Another brochure talks about the value of AMBIGUITY and audience PARTICIPATION as giving a design SOME LIFE AND ENERGY. When you straighten everything out and make it all TOO clear you sometimes wind-up KILLING a design communication. The center spread uses a quote culled from a conversation between a client of mine named DAN, and his boss JACK. Dan was defending the cover of a brochure I had designed by explaining that it DID ITS JOB even though SOME elements of the design weren’t IMMEDIATELY understood. His quote was “Jack, how much do you have to GET to GET it?” To the ears of a designer, this is MARKETING poetry. Dan was later FIRED...just kidding.


Another piece that describes words, numbers and images as the RAW MATERIAL that a designer would assemble into a coherent whole by adding SOUND to the words, FORM to the figures, and especially a POINT-OF-VIEW to the images. The inside spread SUBVERTS a classic phrase by INVERTING IT into “a word is worth a thousand pictures, and then NEGATES THE INVERTED PHRASE by using a pointing-hand icon to notate the turning of the page.

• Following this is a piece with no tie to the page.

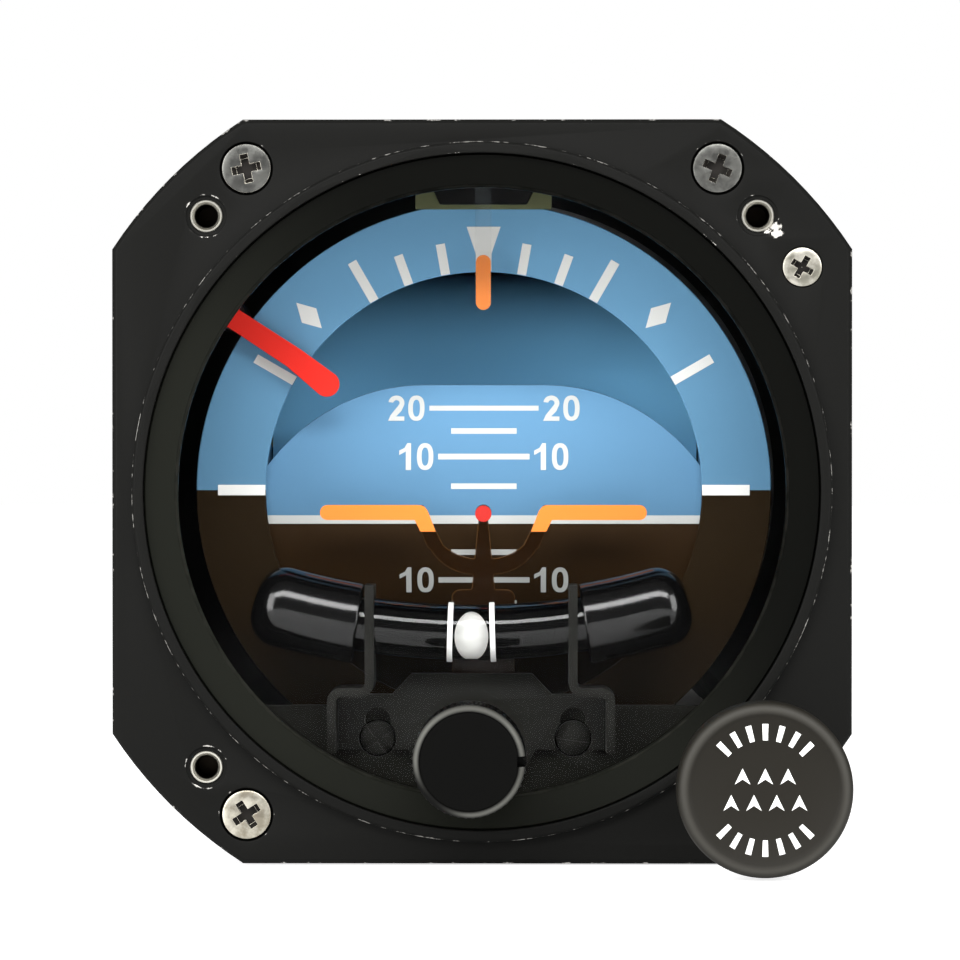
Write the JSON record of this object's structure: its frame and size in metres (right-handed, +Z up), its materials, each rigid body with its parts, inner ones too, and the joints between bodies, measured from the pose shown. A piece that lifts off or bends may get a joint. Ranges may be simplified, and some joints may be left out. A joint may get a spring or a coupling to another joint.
{
  "type": "attitude indicator",
  "caption": "Panel-mounted attitude indicator: round window with a blue and brown horizon card, bank ring, miniature airplane, slip ball, trim knob and pull knob.",
  "frame": {"origin": "on the case axis, in the rear face of the mounting flange", "axes": "+Y away from the pilot along the case axis, +X the pilot's right, +Z up"},
  "size_m": [0.0844, 0.2178, 0.0848],
  "materials": {
    "bezel_paint": "matte black enamel, worn through on edges",
    "case_paint": "matte black enamel",
    "window_glass": "clear, flat",
    "gasket_rubber": "matte",
    "ring_paint": "matte black",
    "bezel_screw_steel": "blackened, worn bright on the slots",
    "insert_steel": "bright",
    "bush_steel": "turned",
    "frame_paint": "matte black",
    "mask_paint": "matte black",
    "bracket_paint": "satin black, worn edges",
    "mask_screw_steel": "blackened",
    "slip_tube_glass": "clear, fluid-filled",
    "end_cap_plastic": "glossy black",
    "index_white": "white enamel",
    "slip_ball": "white, smooth",
    "clear_acrylic": "clear sheet with orange paint on the wings",
    "pointer_acrylic": "clear sheet with an orange painted end",
    "block_plastic": "matte black",
    "lamp_board_olive": "satin olive",
    "meter_metal": "satin",
    "flag_red": "fluorescent red",
    "pull_knob_black": "matte black with a white mark",
    "rod_steel": "ground",
    "spring_steel": "wire",
    "arm_steel": "stamped",
    "knob_black": "satin black, bright bevel",
    "shaft_steel": "ground",
    "gear_brass": "cut",
    "rack_brass": "cut",
    "dial_paint": "matte blue above, brown below, white marks",
    "crown_aluminium": "turned",
    "yoke_aluminium": "cast",
    "sky_paint": "matte dark blue",
    "card_paint": "matte blue above, brown below, white marks",
    "weight_brass": "turned",
    "bearing_steel": "ground",
    "housing_aluminium": "die cast",
    "stator_iron": "laminated",
    "rotor_brass": "balanced",
    "bulkhead_aluminium": "cast",
    "slip_ring_brass": "polished",
    "brush_plastic": "moulded",
    "board_green": "coated",
    "cover_paint": "matte black enamel",
    "cover_screw_steel": "zinc plated",
    "plug_shell_metal": "olive drab plated",
    "plug_insert_black": "moulded, plated pins"
  },
  "bodies": {
    "case": {"bezel": "bezel_paint", "case_body": "case_paint", "rear_cover": "cover_paint", "rear_cover_screws": "cover_screw_steel", "front_glass": "window_glass", "glass_gasket": "gasket_rubber", "glass_retaining_ring": "ring_paint", "bezel_screws": "bezel_screw_steel", "small_bezel_screw": "bezel_screw_steel", "mounting_inserts": "insert_steel", "pull_knob_bushing": "bush_steel", "pitch_knob_bushing": "bush_steel", "dial_frame": "frame_paint", "lower_mask_plate": "mask_paint", "inclinometer_bracket": "bracket_paint", "mask_screws": "mask_screw_steel", "inclinometer_tube": "slip_tube_glass", "inclinometer_end_caps": "end_cap_plastic", "index_wires": "index_white", "roll_pointer": "pointer_acrylic", "pointer_block": "block_plastic", "lamp_board": "lamp_board_olive", "flag_actuator": "meter_metal", "return_spring": "spring_steel", "rear_bulkhead": "bulkhead_aluminium", "roll_bearings": "bearing_steel", "brush_block": "brush_plastic", "circuit_board": "board_green", "connector_shell": "plug_shell_metal", "connector_insert": "plug_insert_black"},
    "pull_knob": {"pull_knob": "pull_knob_black", "pull_rod": "rod_steel", "caging_arm": "arm_steel"},
    "pitch_knob": {"pitch_knob": "knob_black", "pitch_knob_shaft": "shaft_steel", "pitch_pinion": "gear_brass"},
    "airplane": {"airplane_symbol": "clear_acrylic", "airplane_rack": "rack_brass"},
    "warning_flag": {"warning_flag": "flag_red"},
    "slip_ball": {"inclinometer_ball": "slip_ball"},
    "roll_gimbal": {"roll_dial_ring": "dial_paint", "roll_cage_crown": "crown_aluminium", "roll_yoke": "yoke_aluminium", "drum_stub_shafts": "shaft_steel", "pitch_bearings": "bearing_steel", "sky_backdrop": "sky_paint", "roll_spindle": "shaft_steel", "slip_ring_drum": "slip_ring_brass", "roll_balance_weights": "weight_brass"},
    "pitch_gimbal": {"rotor_housing_lower": "housing_aluminium", "rotor_housing_upper": "housing_aluminium", "gimbal_pivots": "shaft_steel", "gimbal_gear_sector": "gear_brass", "motor_stator": "stator_iron", "spin_bearings": "bearing_steel"},
    "pitch_drum": {"pitch_drum": "card_paint", "drum_gear": "gear_brass", "drum_counterweight": "weight_brass"},
    "rotor": {"gyro_rotor": "rotor_brass", "rotor_shaft": "shaft_steel"}
  },
  "joints": [
    {"name": "pull_to_erect", "type": "slide", "parent": "case", "child": "pull_knob", "axis": [0, -1, 0], "range_m": [0, 0.005], "stiffness_N_per_m": 400, "springref_m": -0.002, "deforming": ["return_spring"]},
    {"name": "pitch_knob_turn", "type": "hinge", "parent": "case", "child": "pitch_knob", "pos_m": [-0.0013, -0.015, -0.03], "axis": [0, -1, 0], "range_deg": [-52, 52]},
    {"name": "airplane_lift", "type": "slide", "parent": "case", "child": "airplane", "axis": [0, 0, 1], "range_m": [-0.0022, 0.0022]},
    {"name": "flag_swing", "type": "hinge", "parent": "case", "child": "warning_flag", "pos_m": [-0.03, 0.0099, 0.0206], "axis": [0, -1, 0], "range_deg": [0, 78], "stiffness_Nm_per_rad": 0.0001, "springref_deg": -28.65},
    {"name": "slip_ball_swing", "type": "hinge", "parent": "case", "child": "slip_ball", "pos_m": [-0.0013, 0.0015, 0.0666], "axis": [0, 1, 0], "range_deg": [-9, 9]},
    {"name": "roll", "type": "hinge", "parent": "case", "child": "roll_gimbal", "pos_m": [0, 0.09, 0], "axis": [0, 1, 0], "continuous": true},
    {"name": "pitch", "type": "hinge", "parent": "roll_gimbal", "child": "pitch_gimbal", "pos_m": [0, 0.0576, 0], "axis": [1, 0, 0], "range_deg": [-54, 54]},
    {"name": "drum_turn", "type": "hinge", "parent": "roll_gimbal", "child": "pitch_drum", "pos_m": [0, 0.0401, 0], "axis": [1, 0, 0], "range_deg": [-81, 81]},
    {"name": "rotor_spin", "type": "hinge", "parent": "pitch_gimbal", "child": "rotor", "pos_m": [0, 0.0576, 0], "axis": [0, 0, 1], "continuous": true}
  ],
  "couplings": [
    {"joint": "airplane_lift", "follows": "pitch_knob_turn", "m_per_rad": 0.0024},
    {"joint": "drum_turn", "follows": "pitch", "ratio": -1.5}
  ]
}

And other pages include projects like a book interior and cover titled “The art of light and space.” Through the project I became really intrigued in these artists. They did most of their work in the 1970s and 80s and dealt with the subject of phenomenology, or the study HUMAN EXPERIENCE. There’s a book about one of the artists— ROBERT IRWIN called “Seeing is Forgetting” which is especially good. He wrote that he wanted “to allow people to perceive their perceptions, or MAKE THEM AWARE of their PERCEPTIONS... to make people conscious of their consciousness. I think he said he was more interested in the experience of someone SEEING the Mona Lisa for the first time than the Mona Lisa itself. I just wanted to throw that out there to explain what I also get excited about. The promotions get INDIVIDUALLY mailed out and people think they’re getting INTERACTIVE cd’s when they receive them, but no, SURPRISE, their just GOOD OLD printed things.